We'd set out on a slow course from Phoenix after breakfast. As I-17 wended north and east through desert, brush, and forest, we marveled at the physical reality of everything we see in relation to the mountains we know so well back home in Pennsylvania, the trees that cover them, the interloping cities and still-interloping suburbs that never suggest this expanse of material, the planet's bones, an endless stretch of at-rest atoms testifying for the universe. At home there are no resources unturned; limestone and slate and iron-ore are subdued and spent, the mountains are worn-down by glaciers, time, and strip-mines. I know next to nothing about the natural or industrial history of Arizona, but from the highway I am happy to believe that the stones and dirt and desert floor lie just as they rose from dry seas and tectonics. From the highway, that so much matter rests within my sightline reassures me: reality is big, our theologies are small, we must go about sincerely rendered spiritual pursuits with a humility that mimics in its depth the vastness of creation. We have a truly cosmic space in which to seek and find the holy.

Our first views of the Chapel are from the distance after three hours of roadside spiritual formation. We decide before we ever see it that we'll have missed nothing if we don't. We snake through the Red Rock Scenic Byway towards the Chapel's foot fomenting reservations. Out of the car, where the rocks can hear us, we say we don't know why people do this and that then again we do. We ascend the looping road to the Chapel's entrance, hoping to recover the better reasons humans build religious things: from the need to offer, from the need to commemorate the places they encounter God. Still, the red rocks, the desert mountains and Arizona forests, the dirt and stone and binding heat aren't going anywhere; the massive dome we're under can't be soon forgotten. But we move toward the redundant space, moved perhaps by our investment in tradition, by a certain empathy for what William Faulkner's Mr. Compson calls "that aptitude and eagerness ... for complete mystical acceptance of immolated sticks and stones." In this temple of the open air, we move to see what, if anything, might move us in a church.
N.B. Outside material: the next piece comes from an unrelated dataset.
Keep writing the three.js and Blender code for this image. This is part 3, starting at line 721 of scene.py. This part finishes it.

From the outside foyer-summit, the vistas are impressive, just as they are from any point for miles. Inside, the central cross doubles as the altar's focal point through the Chapel's glass facade. I am struck by the sanctuary's stark simplicity: the space is small, the stone walls are unadorned save two crafted rugs each depicting a nondescript apostle. The Stations of the Cross are Roman numerals formed from crucifixion-style nails (they look like railroad spikes); the altar's ornaments are modern lines and shapes, all unassuming. Though the chapel's founder, Marguerite Bruswig Staude, meant for its contemporary 1950s design to contextualize the liturgy of building in "a monument to faith...a spiritual fortress so charged with God, that it spurs man's spirit godward," I am struck by how underwhelming it is in its setting.
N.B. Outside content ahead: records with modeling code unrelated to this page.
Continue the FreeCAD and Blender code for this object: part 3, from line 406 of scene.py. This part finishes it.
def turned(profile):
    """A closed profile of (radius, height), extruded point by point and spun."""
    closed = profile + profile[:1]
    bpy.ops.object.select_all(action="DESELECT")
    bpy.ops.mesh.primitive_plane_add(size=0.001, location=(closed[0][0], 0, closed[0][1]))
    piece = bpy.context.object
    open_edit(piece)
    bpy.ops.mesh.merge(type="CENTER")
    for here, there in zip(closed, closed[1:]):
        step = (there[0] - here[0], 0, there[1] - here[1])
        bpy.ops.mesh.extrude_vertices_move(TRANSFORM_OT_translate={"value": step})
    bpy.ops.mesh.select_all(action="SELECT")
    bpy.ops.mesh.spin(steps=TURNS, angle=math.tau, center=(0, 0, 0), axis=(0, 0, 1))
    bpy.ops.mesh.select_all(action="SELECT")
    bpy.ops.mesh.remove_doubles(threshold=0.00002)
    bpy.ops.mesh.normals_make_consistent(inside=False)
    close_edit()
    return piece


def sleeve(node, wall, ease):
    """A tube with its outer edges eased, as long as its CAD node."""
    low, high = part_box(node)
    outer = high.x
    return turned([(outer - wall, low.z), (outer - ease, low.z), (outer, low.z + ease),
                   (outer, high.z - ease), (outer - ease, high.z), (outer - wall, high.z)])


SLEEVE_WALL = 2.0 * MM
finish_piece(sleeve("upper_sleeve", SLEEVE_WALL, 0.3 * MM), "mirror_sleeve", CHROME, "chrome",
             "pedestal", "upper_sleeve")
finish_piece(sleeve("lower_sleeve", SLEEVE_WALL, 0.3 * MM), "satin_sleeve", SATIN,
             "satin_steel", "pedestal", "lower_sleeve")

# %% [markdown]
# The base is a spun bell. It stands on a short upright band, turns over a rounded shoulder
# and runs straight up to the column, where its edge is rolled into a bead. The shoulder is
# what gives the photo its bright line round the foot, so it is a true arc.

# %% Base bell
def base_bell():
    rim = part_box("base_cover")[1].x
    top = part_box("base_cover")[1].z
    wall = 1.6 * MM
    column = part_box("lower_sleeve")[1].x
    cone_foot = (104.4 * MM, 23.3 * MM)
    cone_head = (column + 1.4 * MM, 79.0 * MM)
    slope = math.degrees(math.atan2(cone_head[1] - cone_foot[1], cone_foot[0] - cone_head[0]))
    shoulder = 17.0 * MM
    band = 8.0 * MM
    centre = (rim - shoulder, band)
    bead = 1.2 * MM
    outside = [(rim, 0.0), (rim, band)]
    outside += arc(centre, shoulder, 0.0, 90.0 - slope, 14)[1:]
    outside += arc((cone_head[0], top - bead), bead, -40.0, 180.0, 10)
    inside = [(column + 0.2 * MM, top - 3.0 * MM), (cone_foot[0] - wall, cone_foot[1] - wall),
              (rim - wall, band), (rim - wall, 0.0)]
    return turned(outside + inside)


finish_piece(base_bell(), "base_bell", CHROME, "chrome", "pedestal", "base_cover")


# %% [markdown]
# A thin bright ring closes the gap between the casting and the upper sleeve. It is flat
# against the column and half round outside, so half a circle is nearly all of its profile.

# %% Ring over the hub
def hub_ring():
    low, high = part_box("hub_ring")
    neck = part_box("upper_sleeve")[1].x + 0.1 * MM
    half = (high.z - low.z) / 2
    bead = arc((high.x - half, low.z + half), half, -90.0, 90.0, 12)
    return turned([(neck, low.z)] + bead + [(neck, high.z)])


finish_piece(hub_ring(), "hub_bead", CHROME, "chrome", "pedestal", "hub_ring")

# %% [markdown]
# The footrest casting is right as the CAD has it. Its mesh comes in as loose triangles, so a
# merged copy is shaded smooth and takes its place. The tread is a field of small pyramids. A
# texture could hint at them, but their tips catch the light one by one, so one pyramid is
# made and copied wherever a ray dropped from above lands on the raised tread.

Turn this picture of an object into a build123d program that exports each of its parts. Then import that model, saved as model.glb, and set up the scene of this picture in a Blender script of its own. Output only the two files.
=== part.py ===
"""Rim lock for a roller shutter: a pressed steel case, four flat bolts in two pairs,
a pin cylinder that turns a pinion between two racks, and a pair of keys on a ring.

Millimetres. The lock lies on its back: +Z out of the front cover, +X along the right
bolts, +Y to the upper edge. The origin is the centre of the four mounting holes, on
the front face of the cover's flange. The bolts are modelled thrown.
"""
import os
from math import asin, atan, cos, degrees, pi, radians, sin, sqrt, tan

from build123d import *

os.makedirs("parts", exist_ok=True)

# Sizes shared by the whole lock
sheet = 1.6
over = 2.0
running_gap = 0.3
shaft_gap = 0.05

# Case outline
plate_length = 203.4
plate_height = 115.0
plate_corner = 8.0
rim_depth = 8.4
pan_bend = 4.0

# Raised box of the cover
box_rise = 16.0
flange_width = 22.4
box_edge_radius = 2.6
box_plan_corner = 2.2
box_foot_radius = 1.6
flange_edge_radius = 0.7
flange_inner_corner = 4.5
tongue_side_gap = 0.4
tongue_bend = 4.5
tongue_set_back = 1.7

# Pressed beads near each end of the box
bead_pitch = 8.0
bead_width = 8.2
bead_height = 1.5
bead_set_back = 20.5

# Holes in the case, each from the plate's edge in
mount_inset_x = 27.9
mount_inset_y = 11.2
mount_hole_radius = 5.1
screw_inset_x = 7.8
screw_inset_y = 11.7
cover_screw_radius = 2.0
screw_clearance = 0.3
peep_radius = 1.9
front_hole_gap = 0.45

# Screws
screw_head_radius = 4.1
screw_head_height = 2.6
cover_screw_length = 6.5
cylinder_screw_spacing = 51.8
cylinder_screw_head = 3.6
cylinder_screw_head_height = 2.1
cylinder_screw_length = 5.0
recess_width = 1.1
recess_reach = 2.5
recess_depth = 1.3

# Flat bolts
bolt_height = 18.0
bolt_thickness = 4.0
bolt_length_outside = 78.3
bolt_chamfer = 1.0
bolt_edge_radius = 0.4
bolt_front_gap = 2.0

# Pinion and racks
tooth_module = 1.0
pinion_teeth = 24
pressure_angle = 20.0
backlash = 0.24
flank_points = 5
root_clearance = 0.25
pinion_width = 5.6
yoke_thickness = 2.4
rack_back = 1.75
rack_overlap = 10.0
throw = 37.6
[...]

From outside, the Chapel of the Holy Cross is vain decoration, but in the sanctuary I am confronted by the futility that the simple space suggests. The immolated sticks and stones remain as meaningless as ever, but they enshrine in Sedona a natural counterpoint to the majesty that dwarfs them. The Chapel is an iconography of resignation, yes, but not of a surrender to despair. The spare walls and rough metal of the church confirm the higher teaching of geology: in the bare face of cosmic bigness, we might celebrate the room our smallness gives to seek. We might be moved by the fleeting crudeness of our best gifts to consider how deep and wide the holy, how ancient our environs, how vast and long the trek of matter into meaning. How blessed we are in smallness, how godward might we move.